When we target a resolution of 4K, even the RTX 2080 Ti can struggle at times, maintaining 60FPS+ on most occasions. Demanding areas of the map can cause dips to the mid-high 50s, but massive squad-on-squad-on-squad battles can cause more substantial declines in framerate, especially when at the edge of the contracting playfield, when characters like Bangalore spawn smoke, and thermite grenades are used. Apex Legend's dynamic resolution scaling option can address these dips, making them almost unnoticeable. As we have said before, variable resolutions are very hard to notice at 4K, especially when drops are infrequent and don't last for very long.
When it comes to lower-end PC hardware, Apex Legends can start to struggle, but at the game's lower quality settings and with the help of dynamic resolution scaling even the likes of the GTX 960 and R9 380 can offer 1080p 60+ FPS gameplay, albeit with a dynamic resolution to mitigate certain performance dips.

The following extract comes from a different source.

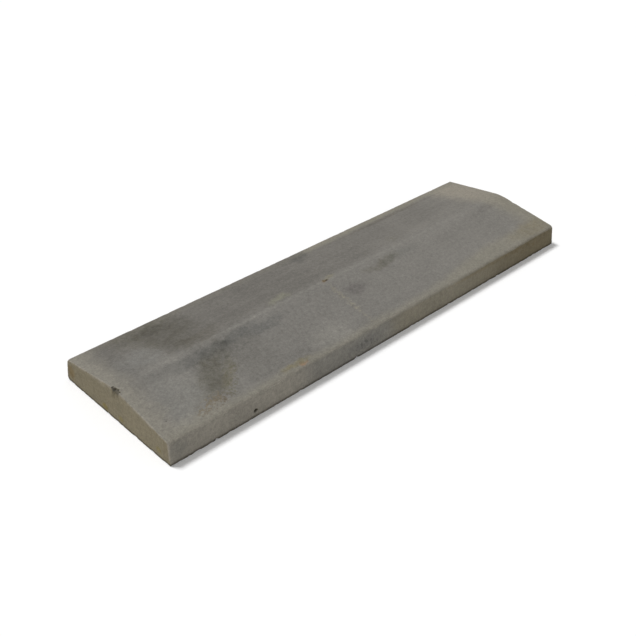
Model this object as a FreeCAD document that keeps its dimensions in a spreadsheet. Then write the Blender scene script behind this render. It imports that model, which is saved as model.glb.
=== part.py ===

Not bad for a GPUs from 2015. The most significant downsides of these older cards is their use of a small 2GB frame buffer, which while usable in Apex Legends results in a considerable decrease in graphical quality (see page 9). To get the best visuals out of Apex Legends, we recommend GPUs with 4GB or larger frame buffers.
Apex Legends is both scalable and demanding, offering PC gamers the ability to run on both older graphics hardware while also providing the ability to give modern gaming flagships like the RTX 2080 Ti a run for their money at 4K. The game's implementation of adaptive resolution rendering on PC is nothing short of astounding, acting as a critical feature for both the game's PC and console versions, at least if you want to mitigate the game's steepest performance drops. We hope to see other game developers make use of this feature in time.